Feature engineering makes the most difference. Specifically, by converting implicit knowledge into explicit variables. For instance, for a time series, adding another feature that measures the distance from the moving average immediately improves accuracy.

After having applied all three lessons, my tabular learner went from ~70% rmspe to about 95% rmspe with a mean absolute percentage error (mape) of 2 - 3%.

Looking back, my case really is about the same as the Rossmann example in the sense of dealing with a feature engineering problem in the first place.
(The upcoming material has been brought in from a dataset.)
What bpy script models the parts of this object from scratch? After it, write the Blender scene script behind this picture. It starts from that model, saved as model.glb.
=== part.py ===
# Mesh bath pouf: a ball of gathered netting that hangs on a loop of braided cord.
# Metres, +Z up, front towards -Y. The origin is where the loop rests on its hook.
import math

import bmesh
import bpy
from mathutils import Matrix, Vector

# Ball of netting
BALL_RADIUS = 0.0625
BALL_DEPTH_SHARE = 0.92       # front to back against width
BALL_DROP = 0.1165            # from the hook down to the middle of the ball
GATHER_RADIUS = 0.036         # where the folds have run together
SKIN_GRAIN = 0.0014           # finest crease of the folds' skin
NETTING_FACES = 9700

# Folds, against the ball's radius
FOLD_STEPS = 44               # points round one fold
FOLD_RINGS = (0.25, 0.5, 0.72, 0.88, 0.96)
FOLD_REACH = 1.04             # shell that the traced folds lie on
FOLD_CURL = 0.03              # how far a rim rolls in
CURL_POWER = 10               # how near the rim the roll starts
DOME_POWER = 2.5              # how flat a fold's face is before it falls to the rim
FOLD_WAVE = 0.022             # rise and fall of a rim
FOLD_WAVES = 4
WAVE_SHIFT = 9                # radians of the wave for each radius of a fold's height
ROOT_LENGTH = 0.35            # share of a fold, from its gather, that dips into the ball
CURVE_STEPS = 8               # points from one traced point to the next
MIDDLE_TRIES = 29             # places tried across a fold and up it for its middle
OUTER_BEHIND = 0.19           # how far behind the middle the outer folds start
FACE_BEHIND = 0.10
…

(*) Stage-wise LR means, you start with a mega-rate, then use ten-time more than optimal, and finally use the optimal rate to fine tune. Example.:

gist.github.com

https://gist.github.com/marvin-hansen/6f43f6e9744e6b8262346207354db4e8

run_learner.py

def run_learner(learn):
  
  # start with a mega rate
  learn.fit_one_cycle(3, 3e-4)
  # 10x higher learn-rate with higher steps
  learn.fit_one_cycle(5, 1e-6, wd=0.3)
  # smaller rate with smaller steps
  learn.fit_one_cycle(5, 1e-07, wd=0.1)
  # plot losses
  learn.recorder.plot_losses()

joresh · April 24, 2019, 5:38pm

Thanks for insight! I too have learnt the hard way that better feature engineering is better than better algorithms. Maybe that is why ML is still an ‘art’ and not a science.
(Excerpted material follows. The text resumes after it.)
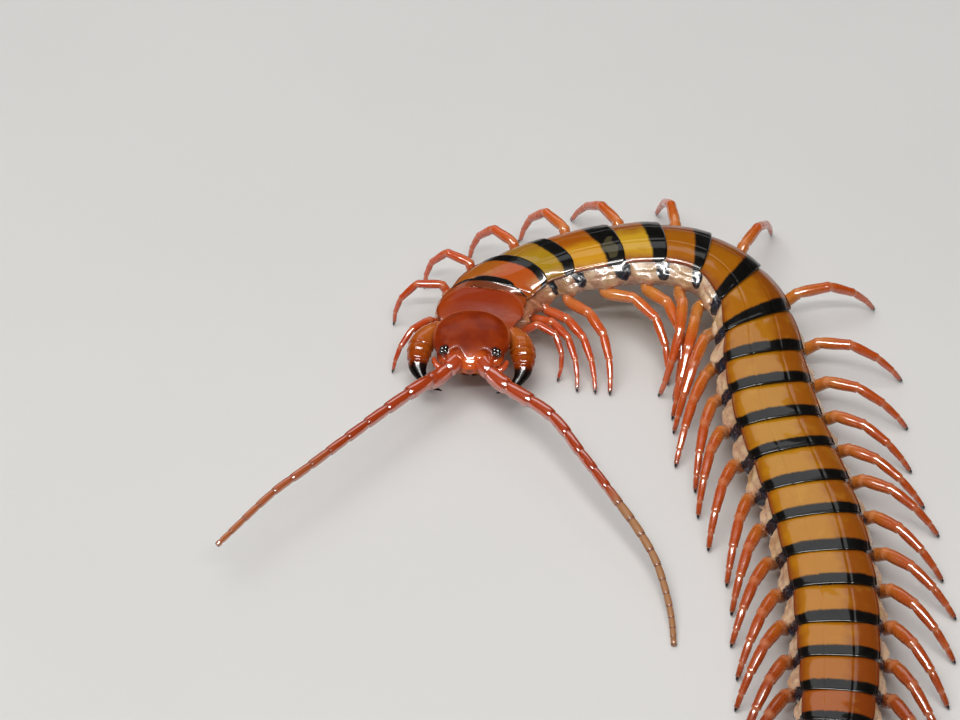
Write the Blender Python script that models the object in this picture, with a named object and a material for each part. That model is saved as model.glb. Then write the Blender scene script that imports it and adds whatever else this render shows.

marvin · April 24, 2019, 7:18pm

Thank you @joresh

I should have mentioned that I actually build an experiment pipeline and spent a few days testing every possible combination of features in and out on the actual model until I got a descent combination.

From my point of view, making results reproducible remains the first step before tuning the results because that way you can seperate the cause from the effect through many experiments.

However, what I have just learned over the past few days is that the tabular learner can be very prone to overfitting so currently I rebuild the pipeline to redo the experiments w.r.t. to best results from automated validation on clean data excluded from training. Looking at my code base, I have about 10X more loc on procs and automation than on actual DL…

Not sure whether it’s an art, science, or just plain engineering PITA.